Now, how about lower-level employees? Can you imagine how an employee who is low in need for Security will act differently than someone with a high need? Maybe the person with a high need for Security will need and even prefer to be micromanaged. Maybe the person with a high need for Security will not be the one to innovate. Maybe the person with high need for Security will be the one to find every potential problem with a change, become frustrated with change and be the hardest to “sell into” a change initiative – even if offered with the promise of future benefits. This person may be the least adaptable and most strong headed.
But on the other hand, this person will keep their promises. This person is likely to be on-time and on-task. This is the person who, despite the complaining and resistance to change, is often a highly valued contributor, because of their likely dependability. Besides the neuroscience research, first-hand experience working in factories demonstrated that the people who do everything the boss asks, who make promises and fight to deliver on them, and who are the most dependable in the factory tend to be the same ones who hate change. They just want things to be stable and the way they have always been. These are also the people most upset or hurt when the company cuts back due to a lack of adapting to the market conditions. They never saw the change coming. Case in point, was one factory that went exactly this way, along with all of its employees. So, for sure, the high need for security is a double-edged sword.
What do you think? Would you want employees with a high or a low need for security and why?
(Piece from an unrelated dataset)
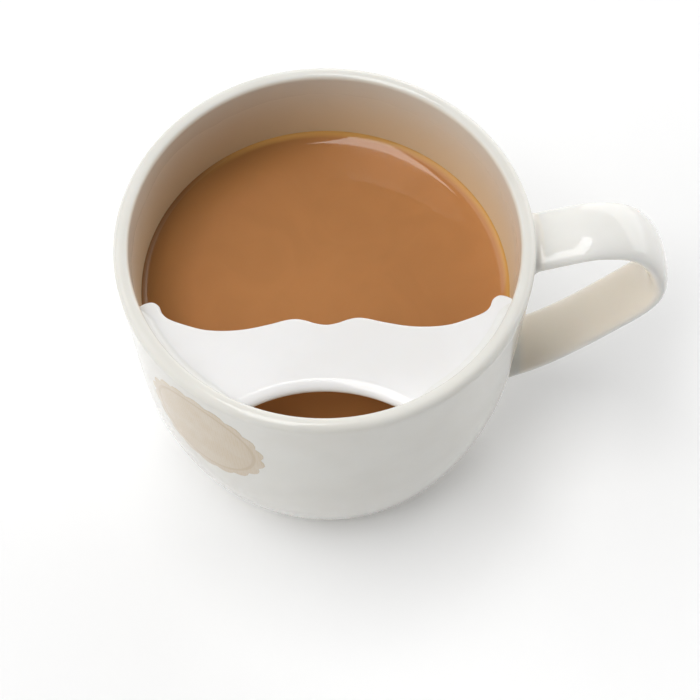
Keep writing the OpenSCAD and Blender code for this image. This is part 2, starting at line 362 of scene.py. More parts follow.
first_width = handle_w * spread(first)
strap = draw(section(ear[first], ways[first], first_width, handle_t), fine, closed=True)
edit_all(strap)
for i in range(first, last):
    bpy.ops.mesh.extrude_region_move(TRANSFORM_OT_translate={"value": ear[i + 1] - ear[i]})
    bend = atan2(ways[i + 1].z, ways[i + 1].x) - atan2(ways[i].z, ways[i].x)
    bend = (bend + pi) % tau - pi
    bpy.ops.transform.rotate(value=bend, orient_axis="Y", center_override=ear[i + 1])
    wider = spread(i + 1) / spread(i)
    bpy.ops.transform.resize(value=(1, wider, 1), center_override=ear[i + 1])
faces_out()
print(f"strap: {len(strap.data.vertices)} corners")

# %% [markdown]
# ## Where the handle meets the wall
#
# The handle is stuck on with slip, wet clay that is smoothed into a hollow fillet, and the
# glaze softens it further. Each end of the strap is run on towards the wall, and its ring is
# then extruded again and again along a Bezier curve that turns out over the wall. A Bevel of
# the corner is less work to write, but it throws out spikes where the ring turns sharply.

# %% Run the ends on to the wall and fillet the corners
slip_r, fillet_pull, fillet_steps = 2.1 * mm, 0.6, 9
sink, into_wall, ring_slack = 0.004 * mm, 1.2 * mm, 0.01 * mm


def ring_there():
    """The strap's selected corners. The shape is handed back too, so that they stay alive."""
    shape = bmesh.from_edit_mesh(strap.data)
    shape.normal_update()
    return shape, [corner for corner in shape.verts if corner.select]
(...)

Now, of course when it comes to selecting a teammate, you cannot look at the individuals’ Security score alone. Plus, when it comes to team performance, what is most critical is the landscape of scores and the subsequent dynamic inside that team. You’ll want to have a diversity of scores to allow for the differing opinions you need to make the most informed and best decisions possible. You don’t want to get stuck in a one-sided bubble of ideas that shields your team from the realities of the situations you face.